Member of the Bundestag
- In office 1987–1990

Personal details
- Born: 25 February 1941 (age 85) Jerusalem, Mandatory Palestine
- Party: Alliance '90/The Greens

= Jutta Oesterle-Schwerin =

German politician (born 1941)

Jutta Oesterle-Schwerin (born 25 February 1941) is a German politician, representative of the Social Democratic Party and later in life of Alliance '90/The Greens. She is the sister of Israeli historian Tom Segev.

== Life ==
Born and raised in Jerusalem to Jewish refugees from Germany, Oesterle-Schwerin's father Heinz Schwerin was killed in the 1948 Arab–Israeli War, and her mother Ricarda was a photographer.
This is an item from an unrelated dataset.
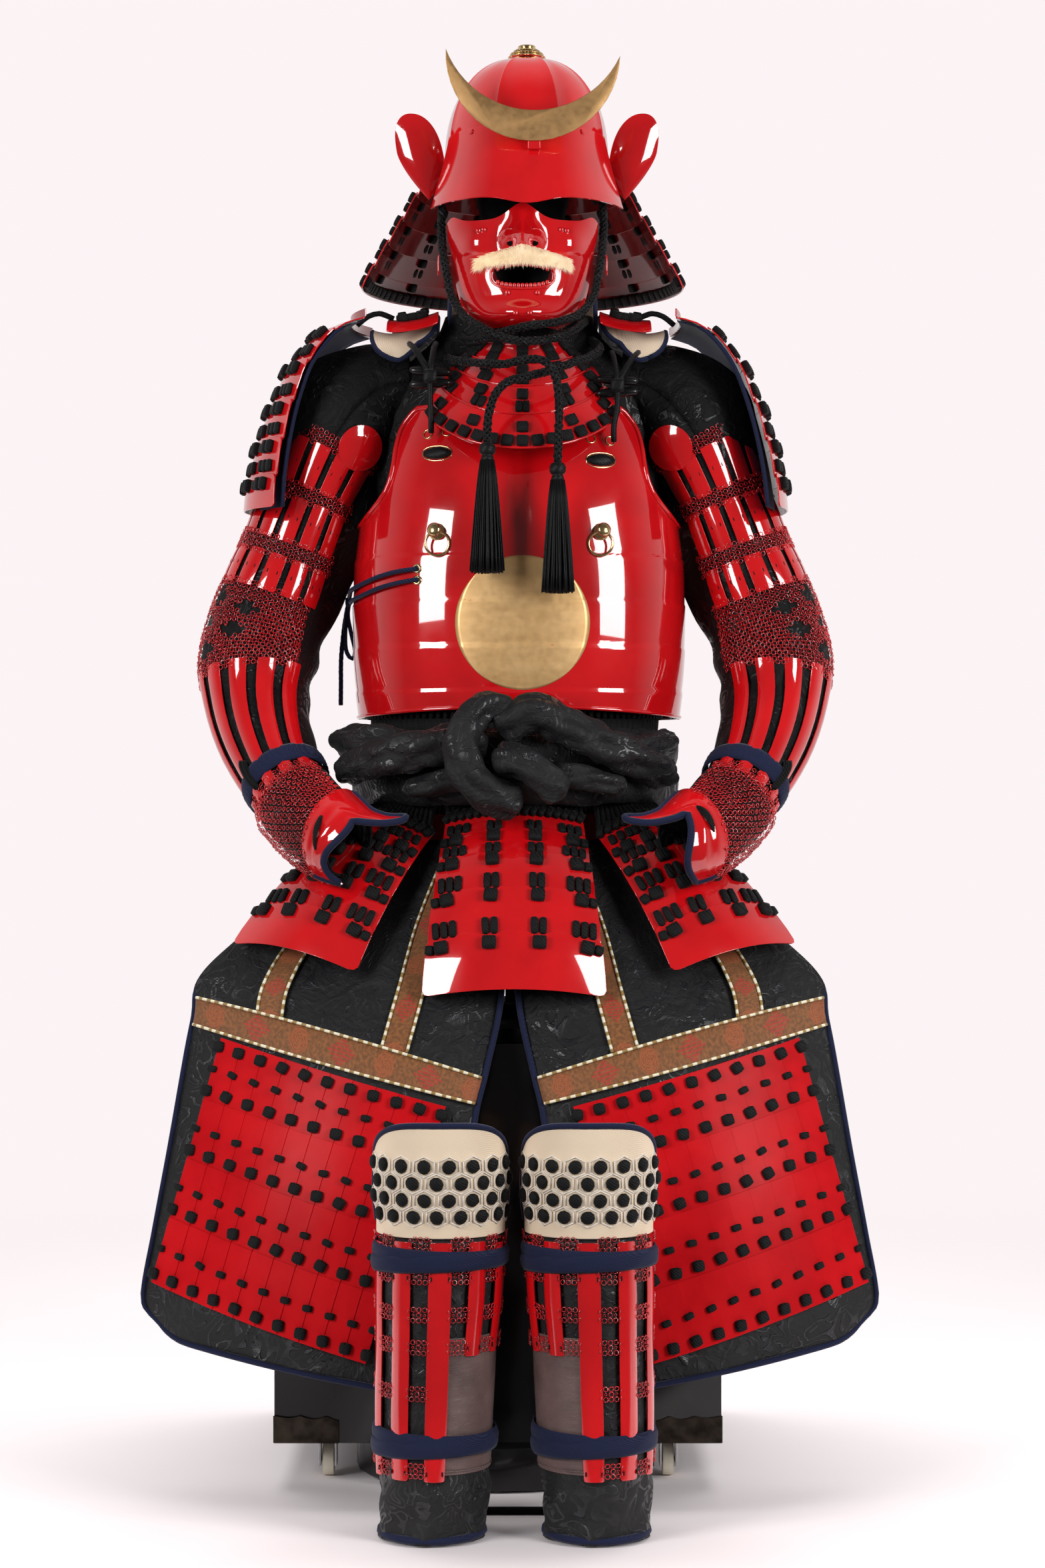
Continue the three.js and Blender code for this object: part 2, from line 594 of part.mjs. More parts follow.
const sodeSurface = (wrap) => (u, v) => {
  const { x, z } = along(SODE_LINE, v);
  const side = mix(1, -1, u);
  return point(-x + wrap * side * side * mix(0.5, 1, v), 4 + side * mix(84, 98, v), z);
};

// ---------------------------------------------------------------- arms

const ARM = [
  { x: 120, y: 4, z: 1232, r: 45 },
  { x: 152, y: 4, z: 1226, r: 54 },
  { x: 182, y: 3, z: 1202, r: 61 },
  { x: 208, y: 2, z: 1166, r: 62 },
  { x: 228, y: 0, z: 1124, r: 56 },
  { x: 246, y: -1, z: 1080, r: 54 },
  { x: 268, y: -3, z: 1020, r: 57 },
  { x: 290, y: -8, z: 958, r: 62 },
  { x: 299, y: -18, z: 905, r: 65 },
  { x: 295, y: -38, z: 858, r: 58 },
  { x: 283, y: -68, z: 818, r: 52 },
  { x: 266, y: -100, z: 783, r: 46 },
  { x: 246, y: -130, z: 752, r: 42 },
];
const HAND = [
  { x: 245, y: -136, z: 750, r: 49 },
  { x: 222, y: -164, z: 728, r: 50 },
  { x: 196, y: -190, z: 710, r: 48 },
  { x: 167, y: -212, z: 699, r: 42 },
  { x: 137, y: -226, z: 699, r: 35 },
  { x: 111, y: -232, z: 706, r: 28 },
];

// A tube about a bent line: angle 0 faces the front and +90 the right-hand side, as seen from the front.
const limbSurface = (line, s, fromAngle, toAngle) => (u, v) => {
  const here = along(line, v);
  const e = 0.5 / (line.length - 1);
  const [before, after] = [along(line, v - e), along(line, v + e)];
  const down = point(s * (after.x - before.x), after.y - before.y, after.z - before.z).normalize();
  const front = point(0, -1, 0).addScaledVector(down, down.y).normalize();
  const right = front.clone().cross(down);
  const a = mix(fromAngle, toAngle, u) * DEGREE;
  return point(s * here.x, here.y, here.z).addScaledVector(front, here.r * cos(a)).addScaledVector(right, here.r * sin(a));
};

// The plate over the back of the hand: short on the outside, and a long tongue over the thumb.
const handSurface = (s) => {
  const limb = limbSurface(HAND, s, s < 0 ? -75 : -90, s < 0 ? 90 : 75);
  return (u, v) => limb(u, v * mix(0.46, 1, pow(max(0, s < 0 ? u : 1 - u), 1.4)));
};

function buildArms() {
  const columns = 12;
  const rows = plainRows(ARM.length - 1);
  for (const { word, s } of SIDES) {
    const place = (name, geometry, colour) => add(name + "_" + word, geometry.translate(OFFSET.arms, 0, 0), colour);
    const limb = limbSurface(ARM, s, 0, 360);
    const [from, to] = s < 0 ? [-6 / columns, 1 / columns] : [-1 / columns, 6 / columns];
    place("sleeve", wall(limb, columns, rows, { closed: true, thickness: CLOTH }), "brocade");
    place("sleeve_armour", wall(limb, 7, rows.slice(3), { from, to, lift: PLATE + GAP }), "lacquer");
    place("hand_guard", wall(handSurface(s), 7, plainRows(4)), "lacquer");
    place("shoulder_guard", wall(sided(sodeSurface(SODE_WRAP[word]), s), 6, lappedRows(6)), "lacquer");
  }
}

// ---------------------------------------------------------------- thigh guards

// The cloth's outer and inner edge at each row, down from the waist tie; bulge is how far its middle stands forward.
const THIGH = [
  { v: 0, ox: -188, oy: -98, oz: 712, ix: -6, iy: -140, iz: 706, bulge: 6 },
  { v: 0.17, ox: -296, oy: -135, oz: 604, ix: -7, iy: -198, iz: 622, bulge: 16 },
  { v: 0.3, ox: -347, oy: -165, oz: 552, ix: -8, iy: -238, iz: 535, bulge: 30 },
  { v: 0.41, ox: -353, oy: -185, oz: 512, ix: -25, iy: -284, iz: 455, bulge: 36 },
  { v: 0.47, ox: -359, oy: -195, oz: 478, ix: -34, iy: -298, iz: 419, bulge: 38 },
  { v: 0.66, ox: -376, oy: -215, oz: 372, ix: -48, iy: -315, iz: 310, bulge: 42 },
  { v: 0.83, ox: -393, oy: -226, oz: 276, ix: -56, iy: -322, iz: 212, bulge: 44 },
  { v: 0.93, ox: -404, oy: -230, oz: 212, ix: -61, iy: -325, iz: 151, bulge: 45 },
  { v: 1, ox: -402, oy: -232, oz: 170, ix: -64, iy: -326, iz: 112, bulge: 46 },
];
const THIGH_COLUMNS = 10;
const PLATES = { from: 0.1, to: 0.9, top: 0.49, foot: 0.945, step: 1.4, thickness: 1.6, clear: 1 };

function thighSurface(u, v) {
  const row = between(THIGH, "v", v);
  const corner = 15 * pow(max(0, 1 - u / 0.16), 2) * pow(max(0, (v - 0.93) / 0.07), 2);
  const forward = row.bulge * 4 * u * (1 - u);
  return point(mix(row.ox, row.ix, u) + corner, mix(row.oy, row.iy, u) - forward, mix(row.oz, row.iz, u) + corner);
}

function buildThighs() {
  const rows = THIGH.map(({ v }) => ({ v, lift: 0 }));
  const lames = lappedRows(4, PLATES.top, PLATES.foot, PLATES.step);
  const { from, to, thickness, clear } = PLATES;
  for (const { word, s } of SIDES) {
    const place = (name, geometry, colour) => add(name + "_" + word, geometry.translate(OFFSET.thighs, 0, 0), colour);
    const base = sided(thighSurface, s);
    place("thigh_cloth", wall(base, THIGH_COLUMNS, rows, { thickness: CLOTH }), "brocade");
    const skinOn = { thickness, from, to, lift: thickness + clear };
    place("thigh_plates", wall(base, THIGH_COLUMNS - 2, lames, skinOn), "lacquer");
  }
}

// ---------------------------------------------------------------- shins

const SHIN = [
  { z: 311, w: 62, d: 67 },
  { z: 262, w: 61, d: 70 },
  { z: 200, w: 58, d: 68 },
  { z: 110, w: 57, d: 65 },
  { z: 58, w: 55, d: 64 },
  { z: 1.5, w: 53, d: 62 },
];
const SHIN_COLUMNS = 12;
const SHIN_REACH = 150; // the greave is open behind
const KNEE_REACH = 96;

const shinHeight = SHIN[0].z - SHIN[SHIN.length - 1].z;

// The left and right greave lean apart a little towards the foot.
const shinSurface = (i) => (u, v) => {
  const a = mix(-SHIN_REACH, SHIN_REACH, u) * DEGREE;
  const z = SHIN[0].z - v * shinHeight;
  const { w, d } = between(SHIN, "z", z);
  return point(GREAVE.x[i] + GREAVE.lean[i] * v + w * sin(a), GREAVE.y - d * cos(a), z);
};

// Quilted knee cap: an arched flap that stands up from the greave.
const kneeSurface = (i) => (u, v) => {
  const side = mix(-1, 1, u);
  const a = side * KNEE_REACH * DEGREE;
  const z = mix(GREAVE.kneeTop - 46 * pow(abs(side), 3.2), GREAVE.kneeBottom, v);
  const swell = 6 * sin(PI * min(1, v + 0.15));
  return point(GREAVE.x[i] + (66 + swell / 2) * sin(a), GREAVE.y - (70 + swell) * cos(a), z);
};

function buildShins() {
  const rows = SHIN.map(({ z }) => ({ v: (SHIN[0].z - z) / shinHeight, lift: 0 }));
  SIDES.forEach(({ word }, i) => {
    add("shin_cloth_" + word, wall(shinSurface(i), SHIN_COLUMNS, rows, { thickness: CLOTH }), "brocade");
    const splints = wall(shinSurface(i), 8, rows.slice(0, 5), { from: 1 / 6, to: 5 / 6, lift: PLATE + GAP });
    add("shin_splints_" + word, splints, "lacquer");
    add("knee_guard_" + word, wall(kneeSurface(i), 10, plainRows(4), { thickness: CLOTH }), "cream");
  });
}

// ---------------------------------------------------------------- display stand

function buildStand() {
  const { x, width, front, back, bottom, top, wall: side, lid } = BOX;
  const [left, right] = [x - width / 2, x + width / 2];
  const shell = cuboid(point(left, front, bottom), point(right, back, top));
  const hollow = cuboid(point(left + side, front + side, bottom + side), point(right - side, back - side, top + side));
  const drum = upright(160, 3, bottom + 1, 24).translate(x, -112, 0);
  add("armour_box", joined(cut(shell, hollow), drum), "boxLacquer");

  const board = cuboid(point(left, front, top + GAP), point(right, back, top + lid));
  const foot = cuboid(point(-90, -70, top + lid - 1), point(90, 90, top + 2 * lid));
  const post = cuboid(point(-20, -10, top + lid), point(20, 30, 1180));
  const bar = cuboid(point(-112, -4, 1140), point(112, 24, 1180));
  const head = turned([[0, 1170], [24, 1172], [24, 1340], [40, 1392], [54, 1450], [58, 1500], [44, 1560], [0, 1584]], 16);
  add("display_stand", joined(board, foot, post, bar, head.translate(0, 10, 0)), "boxLacquer");

  // Inside each greave stands a post on a foot; the feet reach out through the open backs to one cross bar.
  const reach = GREAVE.y + 112;
  const feet = GREAVE.x.flatMap((at, i) => {
    const middle = at + GREAVE.lean[i];
    return [
      upright(34, 0, 8, 16).translate(middle, GREAVE.y, 0),
      upright(11, 7, 290, 10).translate(middle, GREAVE.y, 0),
      cuboid(point(middle - 11, GREAVE.y, 0), point(middle + 11, reach, 6)),
    ];
  });
  const [near, far] = GREAVE.x.map((at, i) => at + GREAVE.lean[i]);
  const crossBar = cuboid(point(near - 11, reach - 18, 0), point(far + 11, reach, 5));
  add("shin_stand", joined(...feet, crossBar), "boxLacquer");
}

// A swivel caster: a plate and two cheeks that turn under the box, with a wheel on the axle between them.
function buildCasters() {
  const { inset, wheelRadius, wheelWidth, trail, cheek, axleRadius } = CASTER;
  const top = BOX.bottom - 0.5;
  const outerHalf = wheelWidth / 2 + 1 + cheek;
  for (const [end, y] of [["front", BOX.front + inset], ["back", BOX.back - inset]])
    for (const { word, s } of SIDES) {
      const x = BOX.x + s * (BOX.width / 2 - inset);
      const plate = upright(15, top - 3, top, 12);
      const arms = [-1, 1].map((k) => {
        const mid = k * (outerHalf - cheek / 2);
        return cuboid(point(mid - cheek / 2, -7, wheelRadius - 5), point(mid + cheek / 2, trail + 6, top - 2));
      });
      const axle = new THREE.CylinderGeometry(axleRadius, axleRadius, 2 * outerHalf, 8).rotateZ(PI / 2);
      axle.translate(0, trail, wheelRadius);
      add("caster_fork_" + end + "_" + word, joined(plate, ...arms, axle).translate(x, y, 0), "steel");
      const [bore, rim, half] = [axleRadius + 0.6, wheelRadius, wheelWidth / 2];
      const face = [[bore, -half], [rim - 1, -half], [rim, 1 - half]];
      const section = [...face, [rim, half - 1], [rim - 1, half], [bore, half], [bore, -half]];
      const wheel = new THREE.LatheGeometry(section.map(([r, h]) => new THREE.Vector2(r, h)), 16).rotateZ(PI / 2);
      add("caster_wheel_" + end + "_" + word, wheel.translate(x, y + trail, wheelRadius), "wheel");
    }
}

buildHelmet();
buildMask();
buildCords();
buildCuirass();
buildSideCord();
buildSash();
buildTassets();
buildArms();
buildThighs();
buildShins();
buildStand();
buildCasters();

export default figure;
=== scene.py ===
import math
import random

import bmesh
import bpy
from mathutils import Matrix, Vector


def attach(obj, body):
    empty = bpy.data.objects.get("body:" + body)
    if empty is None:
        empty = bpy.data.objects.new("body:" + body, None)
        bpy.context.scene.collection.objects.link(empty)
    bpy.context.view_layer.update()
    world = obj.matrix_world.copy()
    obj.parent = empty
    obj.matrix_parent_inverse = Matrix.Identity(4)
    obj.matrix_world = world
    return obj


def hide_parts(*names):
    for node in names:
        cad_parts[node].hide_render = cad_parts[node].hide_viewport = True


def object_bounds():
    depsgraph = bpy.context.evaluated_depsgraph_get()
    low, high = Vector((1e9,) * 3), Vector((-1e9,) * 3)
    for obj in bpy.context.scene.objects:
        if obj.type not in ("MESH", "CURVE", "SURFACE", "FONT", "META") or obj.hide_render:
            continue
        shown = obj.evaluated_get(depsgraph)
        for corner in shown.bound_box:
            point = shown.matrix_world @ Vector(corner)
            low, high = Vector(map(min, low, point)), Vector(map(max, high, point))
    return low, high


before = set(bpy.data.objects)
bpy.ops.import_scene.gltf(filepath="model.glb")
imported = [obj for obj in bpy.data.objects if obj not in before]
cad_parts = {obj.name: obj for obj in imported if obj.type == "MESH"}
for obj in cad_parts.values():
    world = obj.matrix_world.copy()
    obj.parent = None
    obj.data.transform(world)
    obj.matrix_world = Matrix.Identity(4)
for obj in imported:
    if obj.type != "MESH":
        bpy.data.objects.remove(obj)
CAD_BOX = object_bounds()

MM = 0.001
FIGURE_SIDE, FIGURE_BACK = 14, 152  # the figure's own axis in the set's frame
OFFSET = {"cuirass": -4, "skirt": -9, "arms": -8, "thighs": -14}  # each group hangs a little to the left
PLATE = 2.0  # lacquered steel
CLOTH = 2.4  # quilted brocade
LAP_STEP = 2.3  # each lower lame lies this much further out
SIDES = (("left", -1), ("right", 1))
GRID_SHARE = 0.61  # the part of the drawn fineness that a finished grid keeps
sin, cos, sqrt, pi = math.sin, math.cos, math.sqrt, math.pi
DEGREE = pi / 180
STANDING = Matrix.Rotation(pi / 2, 4, "X")  # stands a flat shape up to face the front
dice = random.Random(17)


def at(x, y, z):
    """A place in the figure's own millimetres, in metres in the set's frame."""
    return Vector(((x + FIGURE_SIDE) * MM, (y + FIGURE_BACK) * MM, z * MM))


def mix(a, b, t):
    return a + (b - a) * t


def bump(distance, width):
    return math.exp(-((distance / width) ** 2))


def clamp(value, low=0.0, high=1.0):
    return max(low, min(high, value))


def paired(u, s):
    """The same place on both of a pair: u is counted from the other edge on the right one."""
    return u if s < 0 else 1 - u


def jitter(spread):
    return dice.uniform(-spread, spread)


def between(table, key):
    """A row of numbers between a table's rows, found by its first column, on a smooth curve."""
    rows = table if table[0][0] < table[-1][0] else table[::-1]
    key = clamp(key, rows[0][0], rows[-1][0])
    i = 0
    while i < len(rows) - 2 and key > rows[i + 1][0]:
        i += 1
    low, high = rows[i], rows[i + 1]
    before, after = rows[max(0, i - 1)], rows[min(len(rows) - 1, i + 2)]
    gap = high[0] - low[0]
    t = (key - low[0]) / gap
    made = []
    for a, b, c, d in zip(before, low, high, after):
        rise_low = (c - a) / (high[0] - before[0]) * gap
        rise_high = (d - b) / (after[0] - low[0]) * gap
        made.append(b * (2 * t**3 - 3 * t**2 + 1) + rise_low * (t**3 - 2 * t**2 + t)
                    + c * (3 * t**2 - 2 * t**3) + rise_high * (t**3 - t**2))
    return made


def smooth(a, b, c, d, t):
    """A place between b and c on a smooth curve through all four, t of the way on."""
    return 0.5 * (2 * b + (c - a) * t + (2 * a - 5 * b + 4 * c - d) * t * t + (3 * b - a - 3 * c + d) * t**3)


def along(table, share):
    """A row of numbers at a share of a table's rows, smoothly from row to row."""
    place = clamp(share) * (len(table) - 1)
    i = min(len(table) - 2, int(place))
    rows = [table[clamp(i + k, 0, len(table) - 1)] for k in (-1, 0, 1, 2)]
    return [smooth(*four, place - i) for four in zip(*rows)]


# ---------------- camera, light and floor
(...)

She studied Interior design in Stuttgart and graduated in 1969, and in 1974 became a member of Social Democratic Party (SPD). In 1980, (NATO Double-Track Decision), she left German party SPD and became 1983 a member of German party Alliance '90/The Greens. From 1987 to 1990 she was member of German Bundestag for Alliance '90/The Greens. On 28 November 1989, she objected to German reunification, stating that there was not a single sensible reason for German unity.
Until 2008 Oesterle-Schwerin worked as a freelance architect in Berlin. She is a lesbian.